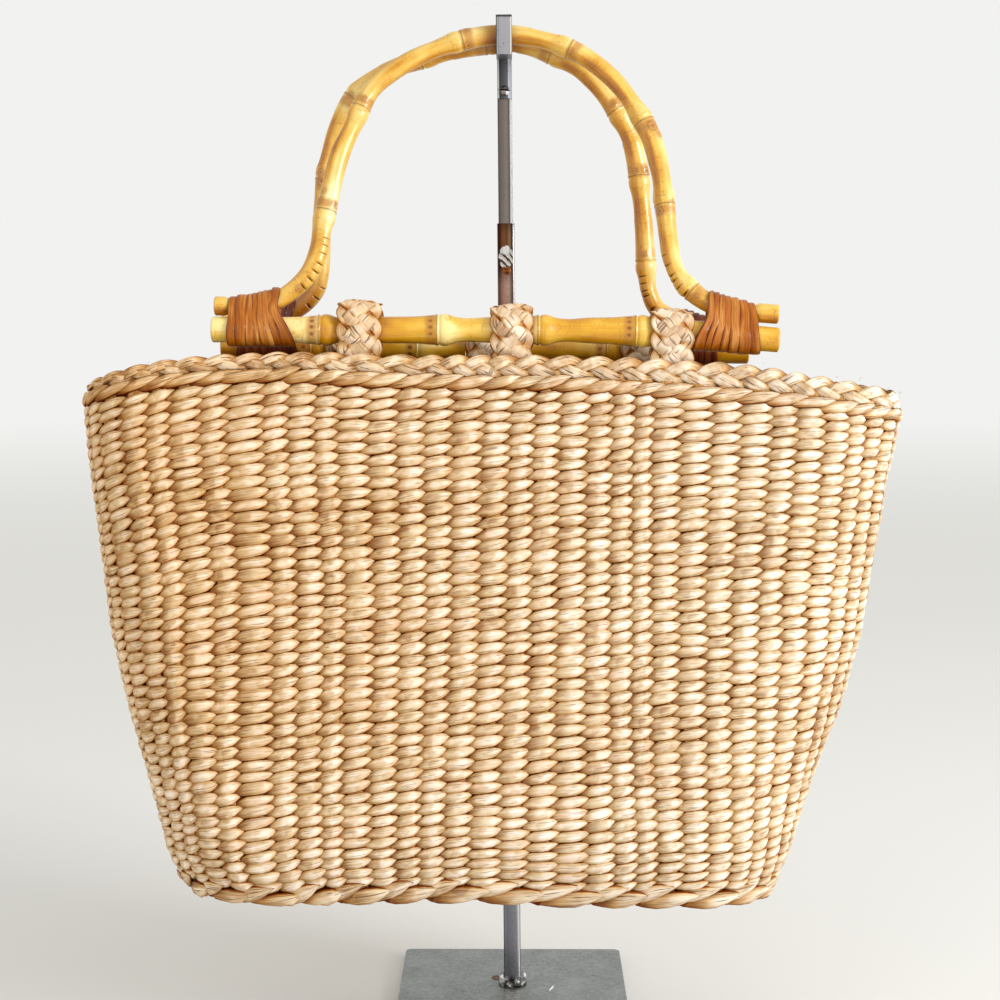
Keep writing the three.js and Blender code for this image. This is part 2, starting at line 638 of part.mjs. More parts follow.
function stand() {
  const group = new THREE.Group();
  const plate = extruded(roundedSquare(PLATE, PLATE_CORNER), PLATE_THICK, 5);
  group.add(mesh('base_plate', plate, zinc));
  const post = new THREE.Group();
  post.rotation.y = -LEAN;
  post.add(postCollar(), postTube(), postBar(), hook(), hookScrew(), thumbScrew());
  group.add(post);
  return group;
}

const whole = new THREE.Group();
whole.add(bag(), stand());
export default whole;
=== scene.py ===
"""Blender looks for a straw basket bag with bamboo handles on a small metal stand.

Shapes are worked out in millimetres with numpy, in the frame of the CAD model: +Z is up,
the bag's front faces -Y and the origin is the middle of the stand's base plate. A mesh is
in metres. A strand or cane is a tube: rings of points along a path, closed at both ends.
"""
import math

import bpy
import numpy as np
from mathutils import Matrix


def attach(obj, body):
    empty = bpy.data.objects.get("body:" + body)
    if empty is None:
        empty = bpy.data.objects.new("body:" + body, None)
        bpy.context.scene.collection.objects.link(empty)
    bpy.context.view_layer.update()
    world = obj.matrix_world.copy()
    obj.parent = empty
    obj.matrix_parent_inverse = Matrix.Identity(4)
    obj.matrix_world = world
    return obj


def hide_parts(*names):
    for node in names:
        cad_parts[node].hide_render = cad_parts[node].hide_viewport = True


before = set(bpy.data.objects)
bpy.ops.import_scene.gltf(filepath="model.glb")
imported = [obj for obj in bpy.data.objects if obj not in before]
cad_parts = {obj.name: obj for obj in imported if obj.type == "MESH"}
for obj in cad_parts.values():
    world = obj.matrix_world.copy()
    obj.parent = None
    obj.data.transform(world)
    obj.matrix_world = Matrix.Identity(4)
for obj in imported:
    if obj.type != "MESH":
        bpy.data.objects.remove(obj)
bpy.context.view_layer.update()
rng = np.random.default_rng(23)

MM = 0.001
TAU = 2 * math.pi

# The basket's outer face: a rounded rectangle at each level. Columns: height, half width,
# half depth, the middle's x and y, how far the corners reach in at left, at right and
# along the depth, and how far the front bulges
LEVELS = np.array([
    (88, 148, 69, -17.5, -79, 44, 52, 44, 0),
    (98, 153, 72.5, -18, -80, 46, 55, 46, 1),
    (110, 158.6, 74.5, -18, -81.5, 48, 58, 48, 2),
    (125, 162.4, 74, -17.3, -81.3, 48, 60, 50, 3),
    (150, 171.2, 70.5, -16.9, -78, 47, 61, 52, 4),
    (180, 183.4, 65, -15.4, -72.5, 46, 62, 52, 5),
    (220, 195.2, 58.5, -14, -66.2, 44, 62, 50, 5),
    (260, 202.4, 51.5, -13.2, -59.7, 41, 61, 46, 5),
    (300, 209.8, 43.5, -12.8, -52.2, 38, 60, 41, 3),
    (328, 215.3, 38.5, -11.3, -47.7, 36, 60, 37, 2),
    (346, 214, 36.5, -10.4, -46, 34, 58, 35, 1),
    (352, 213, 36, -10, -45.5, 34, 58, 35, 1),
])
RIM_TOP = 346
WALL_FOOT = 97
FRONT_RISE = 17
BACK_RISE = 6
BASE_TILT = 5
ROLL = 0.011
WALL = 5.0
POST_LEAN = 0.0092

BRAID_HEIGHT = 10.6
RIGHT_DROP = 3.2
WALE_HEIGHT = 9.4
HEM_HEIGHT = 11.0
WALE_LEVEL = RIM_TOP - 10.7
ROWS_TOP = RIM_TOP - 14.2
HEM_LEVEL = WALL_FOOT - 4.5

# Twined rows and columns. The stakes stand unevenly: these are the widths in millimetres
# of the columns on the front, from the left end to the right one
ROWS = 44
FRONT_WIDTHS = (16.0, 13.0, 10.4, 14.7, 11.4, 17.0, 12.2, 13.0, 10.4, 14.7, 13.2, 12.7, 12.3,
                13.7, 13.6, 12.3, 12.8, 14.2, 12.4, 10.9, 9.6, 13.0, 13.8, 12.9, 13.7, 12.1,
                14.3, 14.6, 11.6, 13.4, 15.8)
FRONT_START = -188.4
GIRTH = 931.5
BACK_COLUMNS = 40


def bell(values, middle, reach):
    """A bell curve: 1 at the middle and 1/e at its reach on either side."""
    return np.exp(-((values - middle) / reach) ** 2)


def eased(share):
    """A share from 0 to 1 with a soft start and end: 3 s^2 - 2 s^3."""
    return share * share * (3 - 2 * share)


def unit(vectors):
    return vectors / np.maximum(np.linalg.norm(vectors, axis=-1, keepdims=True), 1e-9)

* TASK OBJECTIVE
Set down the listing above in full, please, exactly as it appears.

* REPLY
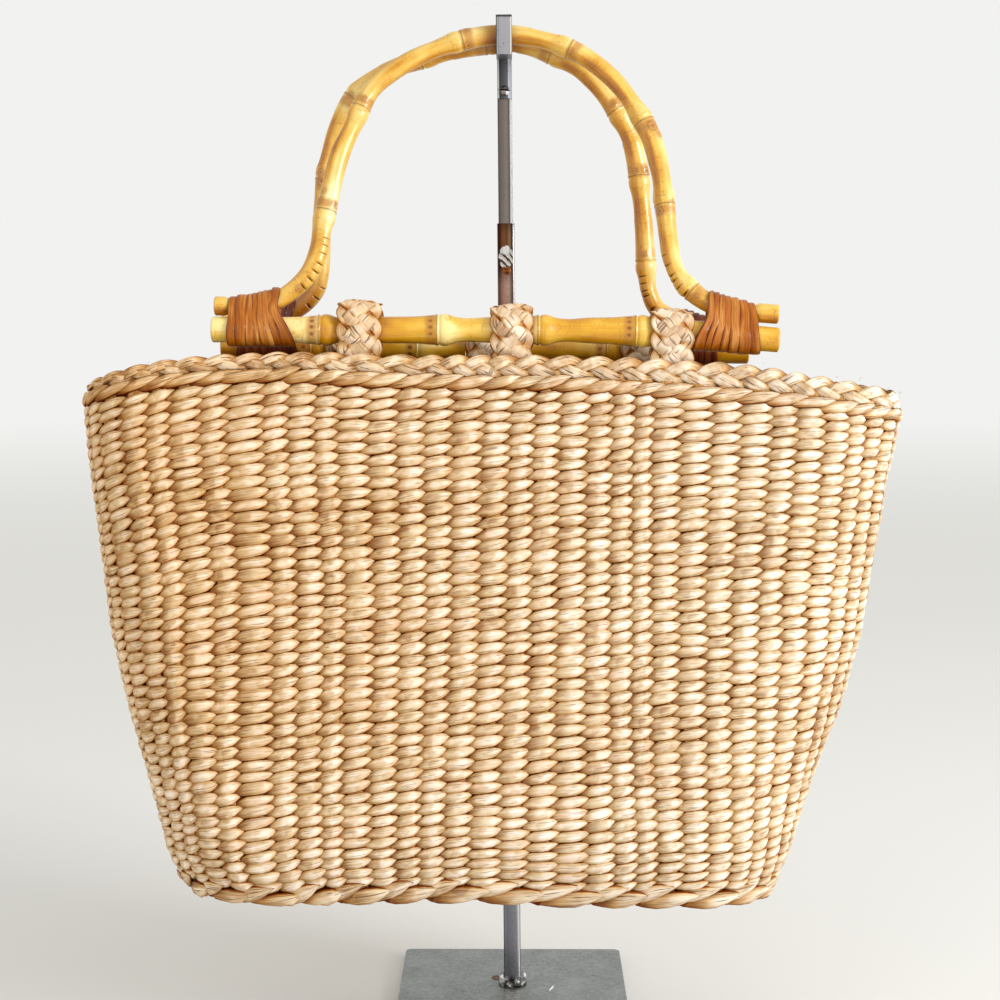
Keep writing the three.js and Blender code for this image. This is part 2, starting at line 638 of part.mjs. More parts follow.
function stand() {
  const group = new THREE.Group();
  const plate = extruded(roundedSquare(PLATE, PLATE_CORNER), PLATE_THICK, 5);
  group.add(mesh('base_plate', plate, zinc));
  const post = new THREE.Group();
  post.rotation.y = -LEAN;
  post.add(postCollar(), postTube(), postBar(), hook(), hookScrew(), thumbScrew());
  group.add(post);
  return group;
}

const whole = new THREE.Group();
whole.add(bag(), stand());
export default whole;
=== scene.py ===
"""Blender looks for a straw basket bag with bamboo handles on a small metal stand.

Shapes are worked out in millimetres with numpy, in the frame of the CAD model: +Z is up,
the bag's front faces -Y and the origin is the middle of the stand's base plate. A mesh is
in metres. A strand or cane is a tube: rings of points along a path, closed at both ends.
"""
import math

import bpy
import numpy as np
from mathutils import Matrix


def attach(obj, body):
    empty = bpy.data.objects.get("body:" + body)
    if empty is None:
        empty = bpy.data.objects.new("body:" + body, None)
        bpy.context.scene.collection.objects.link(empty)
    bpy.context.view_layer.update()
    world = obj.matrix_world.copy()
    obj.parent = empty
    obj.matrix_parent_inverse = Matrix.Identity(4)
    obj.matrix_world = world
    return obj


def hide_parts(*names):
    for node in names:
        cad_parts[node].hide_render = cad_parts[node].hide_viewport = True


before = set(bpy.data.objects)
bpy.ops.import_scene.gltf(filepath="model.glb")
imported = [obj for obj in bpy.data.objects if obj not in before]
cad_parts = {obj.name: obj for obj in imported if obj.type == "MESH"}
for obj in cad_parts.values():
    world = obj.matrix_world.copy()
    obj.parent = None
    obj.data.transform(world)
    obj.matrix_world = Matrix.Identity(4)
for obj in imported:
    if obj.type != "MESH":
        bpy.data.objects.remove(obj)
bpy.context.view_layer.update()
rng = np.random.default_rng(23)

MM = 0.001
TAU = 2 * math.pi

# The basket's outer face: a rounded rectangle at each level. Columns: height, half width,
# half depth, the middle's x and y, how far the corners reach in at left, at right and
# along the depth, and how far the front bulges
LEVELS = np.array([
    (88, 148, 69, -17.5, -79, 44, 52, 44, 0),
    (98, 153, 72.5, -18, -80, 46, 55, 46, 1),
    (110, 158.6, 74.5, -18, -81.5, 48, 58, 48, 2),
    (125, 162.4, 74, -17.3, -81.3, 48, 60, 50, 3),
    (150, 171.2, 70.5, -16.9, -78, 47, 61, 52, 4),
    (180, 183.4, 65, -15.4, -72.5, 46, 62, 52, 5),
    (220, 195.2, 58.5, -14, -66.2, 44, 62, 50, 5),
    (260, 202.4, 51.5, -13.2, -59.7, 41, 61, 46, 5),
    (300, 209.8, 43.5, -12.8, -52.2, 38, 60, 41, 3),
    (328, 215.3, 38.5, -11.3, -47.7, 36, 60, 37, 2),
    (346, 214, 36.5, -10.4, -46, 34, 58, 35, 1),
    (352, 213, 36, -10, -45.5, 34, 58, 35, 1),
])
RIM_TOP = 346
WALL_FOOT = 97
FRONT_RISE = 17
BACK_RISE = 6
BASE_TILT = 5
ROLL = 0.011
WALL = 5.0
POST_LEAN = 0.0092

BRAID_HEIGHT = 10.6
RIGHT_DROP = 3.2
WALE_HEIGHT = 9.4
HEM_HEIGHT = 11.0
WALE_LEVEL = RIM_TOP - 10.7
ROWS_TOP = RIM_TOP - 14.2
HEM_LEVEL = WALL_FOOT - 4.5

# Twined rows and columns. The stakes stand unevenly: these are the widths in millimetres
# of the columns on the front, from the left end to the right one
ROWS = 44
FRONT_WIDTHS = (16.0, 13.0, 10.4, 14.7, 11.4, 17.0, 12.2, 13.0, 10.4, 14.7, 13.2, 12.7, 12.3,
                13.7, 13.6, 12.3, 12.8, 14.2, 12.4, 10.9, 9.6, 13.0, 13.8, 12.9, 13.7, 12.1,
                14.3, 14.6, 11.6, 13.4, 15.8)
FRONT_START = -188.4
GIRTH = 931.5
BACK_COLUMNS = 40


def bell(values, middle, reach):
    """A bell curve: 1 at the middle and 1/e at its reach on either side."""
    return np.exp(-((values - middle) / reach) ** 2)


def eased(share):
    """A share from 0 to 1 with a soft start and end: 3 s^2 - 2 s^3."""
    return share * share * (3 - 2 * share)


def unit(vectors):
    return vectors / np.maximum(np.linalg.norm(vectors, axis=-1, keepdims=True), 1e-9)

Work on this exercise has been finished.